Doch was war das für ein Mann, der ihr nicht aus dem Kopf ging und den sie unbedingt erforschen wollte? Claus Clausen war Offizierssohn, von zu Hause als zu verweichlicht davongejagt, begann er 1920 seine Laufbahn als Schauspieler und Regisseur. Weimar, Zürich, Berlin gehörten zu seinen Stationen. Große Namen wie Gustav Gründgens, Heinrich George, Max Reinhardt, Erwin Piscator säumten seinen Weg. Er war in Filmen wie „Westfront 1918“ und in „Cyankali“ zu sehen, die von den Nazis verboten oder beschnitten wurden, aber auch in Propagandafilmen wie „Hitlerjunge Quex“ oder in jenem Königsdrama, das Priska Schröder beeindruckte.

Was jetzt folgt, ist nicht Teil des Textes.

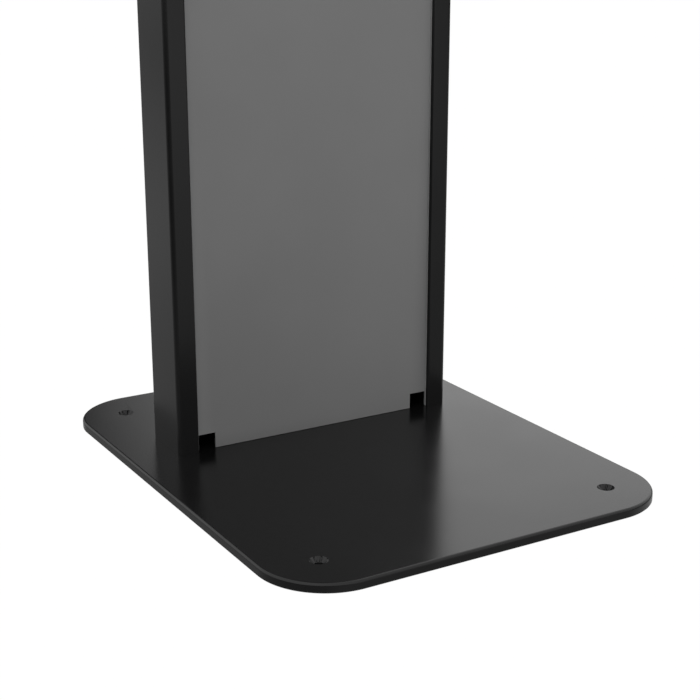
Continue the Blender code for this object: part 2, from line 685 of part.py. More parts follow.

„Er hatte ein markantes Gesicht und es war faszinierend, ihm zuzuschauen“, sagt die 21-Jährige, die unter anderem Theaterwissenschaft an der Ludwig-Maximilians-Universität studiert, um in die Regie einzusteigen. „Er hat distanziert gespielt und sich nie mit der Rolle vermischt.“ Sie will gar nicht verschweigen, dass er NSDAP-Mitglied war. „Er war kein Hitler-Anhänger. Er war ein typischer Mitläufer, weil er spielen wollte“, berichtet sie von den Erkenntnissen, die sie über ihn gewonnen hat. Seine Karriere als Soldaten-Held auf der Leinwand war nach dem Zweiten Weltkrieg vorbei, die klassischen Heldenrollen auf der Bühne spielte er weiterhin.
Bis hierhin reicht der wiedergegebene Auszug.